Why is this the case?

  1. Bounded rationality - as the organizational theorists March and Simon argue, humans are limited in their ability to process, interpret, and act on information. We are easily influenced by others, the order in which information is presented, recent experience, distractions, and how information is framed.
  2. Incomplete information - there are time constraints and information costs that limit our ability to make an optimum decision. Further, in this internet age, we are bombarded with information, and it becomes more and more difficult to distinguish between signal and noise (for example, the recent thwarted bombing on the NWA flight from Amsterdam to Detroit ).
  3. Prior Hypothesis Bias - We tend to stick to our beliefs even when presented with evidence those beliefs are wrong. For example, if I am a conservative, I am more likely to listen to what Fox News has to say than Rachel Maddow.

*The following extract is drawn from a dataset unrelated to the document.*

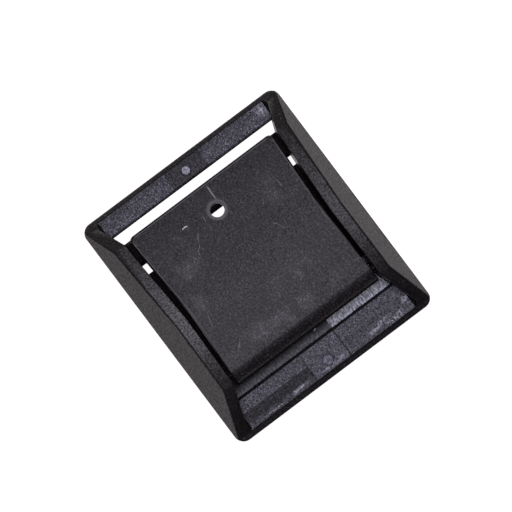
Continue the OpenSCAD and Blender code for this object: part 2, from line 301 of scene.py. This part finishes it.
def paint_faces(piece, index, test):
    """Gives the faces that pass the test another of the piece's materials."""
    for face in piece.data.polygons:
        if test(face.center / MM, face.normal):
            face.material_index = index


# --- Materials ------------------------------------------------------------------------------
#
# Masks are values from nought to one. A MapRange node takes its value at socket 0, the range it
# comes from at 1 and 2 (0 to 1 if left out), and the range it goes to at 3 and 4 (0 to 1). A Mix
# of colours takes its share at 0, the colour below at 6 and the colour on top at 7.

def add(tree, kind, links, out=0, **settings):
    """Adds a shader node with its settings and links, and gives one of its outputs."""
    made = tree.nodes.new("ShaderNode" + kind)
    for key, value in settings.items():
        setattr(made, key, value)
    for socket, source in links.items():
        if isinstance(source, bpy.types.NodeSocket):
            tree.links.new(source, made.inputs[socket])
        elif isinstance(source, str):
            made.inputs[socket].default_value = linear(source)
        else:
            made.inputs[socket].default_value = source
    return made.outputs[out]


def new_finish(name, roughness, metallic=0.0):
    """A material, its node tree, its shader and the Object coordinates in millimetres."""
    material = bpy.data.materials.new(name)
    material.use_nodes = True
    tree = material.node_tree
    shader = tree.nodes["Principled BSDF"]
    shader.inputs["Roughness"].default_value = roughness
    shader.inputs["Metallic"].default_value = metallic
    shader.inputs["IOR"].default_value = 1.53
    coordinates = add(tree, "TexCoord", {}, 3)
    place = add(tree, "Mapping", {"Vector": coordinates, "Scale": (1 / MM, 1 / MM, 1 / MM)})
    return material, tree, shader, place


def axes(tree, place, count=2):
    """The first two or all three parts of a place."""
    return [add(tree, "SeparateXYZ", {0: place}, axis) for axis in range(count)]


def mottle(tree, place, size, low, high, detail=2.0, stretch=(1, 1, 1)):
    """Blotches of a size in millimetres: nought where the noise is low, one where it is high."""
    scaled = add(tree, "VectorMath", {0: place, 1: stretch}, operation="MULTIPLY")
    noise = {"Vector": scaled, "Scale": 0.5 / size, "Detail": detail, "Roughness": 0.55}
    field = add(tree, "TexNoise", noise)
    return add(tree, "MapRange", {0: field, 1: low, 2: high}, interpolation_type="SMOOTHSTEP")


def band(tree, value, low, high, soft):
    """One between low and high, nought outside, with soft edges."""
    rise = add(tree, "MapRange", {0: value, 1: low - soft, 2: low + soft})
    fall = add(tree, "MapRange", {0: value, 1: high - soft, 2: high + soft, 3: 1.0, 4: 0.0})
    return overlap(tree, rise, fall)


def overlap(tree, *masks):
    """One only where all the masks are."""
    total = masks[0]
    for mask in masks[1:]:
        total = add(tree, "Math", {0: total, 1: mask}, operation="MULTIPLY")
    return total


def strongest(tree, *masks):
    """One where any of the masks is."""
    total = masks[0]
    for mask in masks[1:]:
        total = add(tree, "Math", {0: total, 1: mask}, operation="MAXIMUM")
    return total


def fade(tree, value, mask, share):
    """Brings a value to a share of itself where the mask is."""
    return overlap(tree, value, add(tree, "MapRange", {0: mask, 3: 1.0, 4: share}))


def layer(tree, under, over, share, *masks):
    """Lays a share of a colour over another one where all the masks are."""
    mix = {0: overlap(tree, share, *masks), 6: under, 7: over}
    return add(tree, "Mix", mix, 2, data_type="RGBA")


def patch(tree, place, centre, size, turn=0.0, soft=0.5):
    """One inside a blurred ellipse seen from above, nought outside it, at any height."""
    any_height = 1000
    ellipse = {
        "Vector": place,
        "Location": (*centre, 0),
        "Scale": (*size, any_height),
        "Rotation": (0, 0, math.radians(turn)),
    }
    moved = add(tree, "Mapping", ellipse, vector_type="TEXTURE")
    length = add(tree, "VectorMath", {0: moved}, 1, operation="LENGTH")
    return add(tree, "MapRange", {0: length, 1: 1 - soft, 2: 1 + soft, 3: 1.0, 4: 0.0})


def scratch(tree, place, start, end, width, wander=0.3):
    """One along a scratch from start to end, nought beside it; it wanders a little."""
    run = math.dist(start, end)
    turn = math.atan2(end[1] - start[1], end[0] - start[0])
    line = {"Vector": place, "Location": (*start, 0), "Rotation": (0, 0, turn)}
    moved = add(tree, "Mapping", line, vector_type="TEXTURE")
    drift = mottle(tree, place, 1.2, 0.25, 0.75, 1.0)
    along, aside = axes(tree, moved)
    off = add(tree, "Math", {0: drift, 1: 2 * wander, 2: aside}, operation="MULTIPLY_ADD")
    body = band(tree, along, 0.1 * run, 0.9 * run, 0.1 * run)
    return overlap(tree, body, band(tree, off, wander - width / 2, wander + width / 2, width / 3))


def coat(tree, shader, base, gloss, relief, depth):
    """Gives the shader its colour, its gloss and a relief of a depth in millimetres."""
    normal = add(tree, "Bump", {"Height": relief, "Distance": depth * MM, "Strength": 1.0})
    tree.links.new(base, shader.inputs["Base Color"])
    tree.links.new(gloss, shader.inputs["Specular IOR Level"])
    tree.links.new(normal, shader.inputs["Normal"])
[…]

  4. Escalation of Commitment - we tend to commit more resources to a course of action even when it might be better to cut our losses and run. For example, a gambler at a casino might go to the ATM and withdraw more funds to try to win back his initial stake.
As Atul Gawande once wrote, "You might think that a human being and a computer working together would make the best decisions. But,...this claim makes little sense. If opinions agree, no matter. If they disagree, the studies show that you're better off sticking with the computer's judgment."